Shawn Vestal: We took big steps on marriage and marijuana, but the journey isn’t finishedPosted by On


Ten years ago, our state took two momentous steps in one momentous election: We legalized recreational marijuana and we equalized marriage.

We were at the leading edge of both changes, and since then, a lot of the country caught up. We were the among the first states to legalize gay marriage – initially through the Legislature and then by referendum – and one of the first to legalize marijuana.

We rapidly absorbed these changes. For much of the time since, what was once novel came to seem ordinary – simply just and proper. Steps once deemed urgent and dramatic simmered into normalcy.

And yet these new normals began far more tenuously than we might remember.

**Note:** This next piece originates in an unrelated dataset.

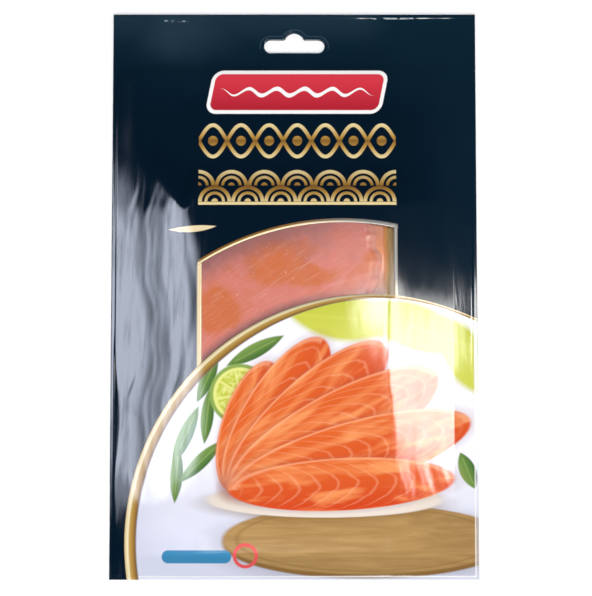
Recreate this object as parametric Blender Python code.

And their future is far from settled.

The right for gay couples to marry has suddenly come to seem more precarious than it once had. Our congresswoman, Cathy McMorris Rodgers, voted Thursday against the bill protecting the marriage rights for gay people, though that bill seems certain to become law. And in a political environment of ugly, resurgent homophobia, the Supreme Court seems poised to sanction further discrimination against gay couples on religious grounds.

And while the explosive growth of marijuana sales has not been greeted with a similar court challenge, the 21 states where recreational pot is legal face the future possible complications of a long-overdue change at the federal level – which would bring with it a host of regulatory and legal challenges.